No exterior bridge wings are provided; as a high-speed ship, the Independence is meant to be handled from inside. Toward the rear of each side of the bridge, there is a large roll-down window from which a sailor can stick his head out to peer forward or aft or down to the water. A set of halyards leads to a bar just outside the window, and an aluminum flag bag for signal flags lies just inside. Forward, all anchor- and line-handling arrangements are inside the bow.

The narrow bow forward of the bridge - not meant to be regularly accessed while the ship is underway - features an enclosure for the future Non-Line-of-Sight surface-to-surface missile battery and, ahead of that, an automatic 57mm gun mount.
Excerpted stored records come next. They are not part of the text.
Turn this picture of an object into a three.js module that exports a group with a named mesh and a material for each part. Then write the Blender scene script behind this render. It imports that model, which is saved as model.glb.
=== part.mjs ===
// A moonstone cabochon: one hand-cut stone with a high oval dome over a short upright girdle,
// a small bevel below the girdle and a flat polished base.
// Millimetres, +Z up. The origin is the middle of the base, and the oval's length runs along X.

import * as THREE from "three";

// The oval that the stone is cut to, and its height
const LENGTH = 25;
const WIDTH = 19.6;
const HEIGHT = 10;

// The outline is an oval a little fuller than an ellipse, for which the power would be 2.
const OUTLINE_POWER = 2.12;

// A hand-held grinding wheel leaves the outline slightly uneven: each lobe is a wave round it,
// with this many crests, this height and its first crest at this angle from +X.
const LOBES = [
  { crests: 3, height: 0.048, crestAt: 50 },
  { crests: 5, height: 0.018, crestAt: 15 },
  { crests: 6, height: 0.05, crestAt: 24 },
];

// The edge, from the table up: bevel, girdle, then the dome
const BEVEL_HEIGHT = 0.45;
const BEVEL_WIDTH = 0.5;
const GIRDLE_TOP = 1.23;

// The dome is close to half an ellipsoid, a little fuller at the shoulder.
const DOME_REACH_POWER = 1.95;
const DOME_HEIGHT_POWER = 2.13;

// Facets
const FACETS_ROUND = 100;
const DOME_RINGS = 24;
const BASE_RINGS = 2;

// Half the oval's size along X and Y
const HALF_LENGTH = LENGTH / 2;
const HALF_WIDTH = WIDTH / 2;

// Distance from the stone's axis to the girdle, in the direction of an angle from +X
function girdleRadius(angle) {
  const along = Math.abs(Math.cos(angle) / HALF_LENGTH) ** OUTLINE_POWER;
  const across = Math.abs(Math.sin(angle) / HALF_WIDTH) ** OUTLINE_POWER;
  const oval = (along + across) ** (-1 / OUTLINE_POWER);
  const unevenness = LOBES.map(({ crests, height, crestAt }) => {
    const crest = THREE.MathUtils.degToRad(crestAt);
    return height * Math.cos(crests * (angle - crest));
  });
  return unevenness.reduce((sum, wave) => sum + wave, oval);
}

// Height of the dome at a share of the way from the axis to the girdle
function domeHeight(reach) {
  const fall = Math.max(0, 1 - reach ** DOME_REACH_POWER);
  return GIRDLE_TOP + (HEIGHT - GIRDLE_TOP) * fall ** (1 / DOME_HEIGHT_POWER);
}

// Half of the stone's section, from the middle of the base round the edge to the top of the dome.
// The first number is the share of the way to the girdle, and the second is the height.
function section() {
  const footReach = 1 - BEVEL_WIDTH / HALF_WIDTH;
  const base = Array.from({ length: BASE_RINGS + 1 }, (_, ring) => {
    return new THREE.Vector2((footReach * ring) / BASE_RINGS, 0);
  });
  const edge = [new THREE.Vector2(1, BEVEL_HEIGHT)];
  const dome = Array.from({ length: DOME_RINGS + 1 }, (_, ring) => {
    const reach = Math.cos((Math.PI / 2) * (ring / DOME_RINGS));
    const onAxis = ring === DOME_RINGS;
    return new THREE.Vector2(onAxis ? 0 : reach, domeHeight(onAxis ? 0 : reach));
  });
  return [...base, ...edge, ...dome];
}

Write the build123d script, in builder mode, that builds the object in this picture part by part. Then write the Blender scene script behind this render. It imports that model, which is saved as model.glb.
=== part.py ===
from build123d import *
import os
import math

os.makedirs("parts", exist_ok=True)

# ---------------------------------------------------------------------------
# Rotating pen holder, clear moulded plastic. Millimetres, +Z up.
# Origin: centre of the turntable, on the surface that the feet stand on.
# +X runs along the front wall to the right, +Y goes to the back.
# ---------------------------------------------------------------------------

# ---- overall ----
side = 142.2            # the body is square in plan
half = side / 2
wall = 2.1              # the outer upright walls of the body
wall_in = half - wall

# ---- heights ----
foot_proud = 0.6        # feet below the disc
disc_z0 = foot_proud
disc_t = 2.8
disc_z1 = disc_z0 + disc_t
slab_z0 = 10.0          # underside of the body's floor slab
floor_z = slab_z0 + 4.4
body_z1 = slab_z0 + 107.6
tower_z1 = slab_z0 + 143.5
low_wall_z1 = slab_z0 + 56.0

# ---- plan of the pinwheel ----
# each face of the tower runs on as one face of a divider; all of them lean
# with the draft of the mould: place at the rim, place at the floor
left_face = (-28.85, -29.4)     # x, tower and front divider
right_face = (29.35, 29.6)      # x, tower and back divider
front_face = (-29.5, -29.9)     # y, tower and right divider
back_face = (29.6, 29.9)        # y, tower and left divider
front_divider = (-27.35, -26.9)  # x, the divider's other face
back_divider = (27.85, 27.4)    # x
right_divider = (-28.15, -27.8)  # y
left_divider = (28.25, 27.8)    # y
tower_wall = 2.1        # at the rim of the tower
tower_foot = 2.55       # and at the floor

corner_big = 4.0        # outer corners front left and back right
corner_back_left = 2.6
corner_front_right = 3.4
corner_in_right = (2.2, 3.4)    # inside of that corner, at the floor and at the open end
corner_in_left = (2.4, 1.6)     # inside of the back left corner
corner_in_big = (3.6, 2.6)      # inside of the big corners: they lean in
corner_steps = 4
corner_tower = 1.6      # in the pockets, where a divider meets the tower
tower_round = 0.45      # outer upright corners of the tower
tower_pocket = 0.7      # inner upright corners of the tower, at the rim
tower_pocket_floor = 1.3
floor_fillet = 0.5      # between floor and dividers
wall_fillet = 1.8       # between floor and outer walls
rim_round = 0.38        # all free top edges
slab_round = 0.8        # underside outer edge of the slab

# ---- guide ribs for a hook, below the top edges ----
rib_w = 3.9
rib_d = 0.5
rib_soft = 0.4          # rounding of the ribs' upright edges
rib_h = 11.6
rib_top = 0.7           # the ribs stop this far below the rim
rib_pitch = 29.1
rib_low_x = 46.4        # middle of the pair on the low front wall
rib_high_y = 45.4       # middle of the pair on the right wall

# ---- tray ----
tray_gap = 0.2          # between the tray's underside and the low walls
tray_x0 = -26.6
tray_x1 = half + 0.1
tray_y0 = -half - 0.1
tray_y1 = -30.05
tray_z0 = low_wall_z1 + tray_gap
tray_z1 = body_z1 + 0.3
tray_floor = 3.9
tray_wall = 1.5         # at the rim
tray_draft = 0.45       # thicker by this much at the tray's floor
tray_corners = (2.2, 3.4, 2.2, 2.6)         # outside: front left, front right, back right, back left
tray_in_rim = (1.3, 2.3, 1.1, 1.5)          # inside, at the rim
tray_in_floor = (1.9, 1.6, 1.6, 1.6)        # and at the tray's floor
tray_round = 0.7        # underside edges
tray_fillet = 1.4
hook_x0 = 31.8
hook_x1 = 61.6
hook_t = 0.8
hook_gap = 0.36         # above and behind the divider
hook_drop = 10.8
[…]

Forward of the gun, the deck drops off precipitously to the prow, which is not visible from the bridge. Video cameras on the bow and around the ship give the watch a topside view.

Two machinery rooms in the central hull each contain a General Electric LM 2500 gas turbine and MTU 8000 diesel. The outer hulls carry little gear and are mostly void space, Renshaw said. Two damage control stations are provided, both on the port side at each end of the mission bay. A small boat deck on the port quarter carries one rigid-hull inflatable boat.

The mess deck and wardroom share a common galley, and individual berths - though not the staterooms - are large and roomy, big enough for a sailor to sit up, stretch his arms and work on a fold-down tray table that can hold a laptop. The big, double-high racks are designed to give way to triple-highs should the need arise to increase berthing space.

On sailaway, the Independence is expected to head to Norfolk, Va., for more tests and trials before eventually going westward to its future homeport of San Diego, Calif.

There are many similarities and dissimilarities between the GD's Independence design and that of the first LCS, Freedom, from Lockheed Martin. Sometime this spring or summer, the Navy will choose one of the designs as the basis for 51 more LCS ships.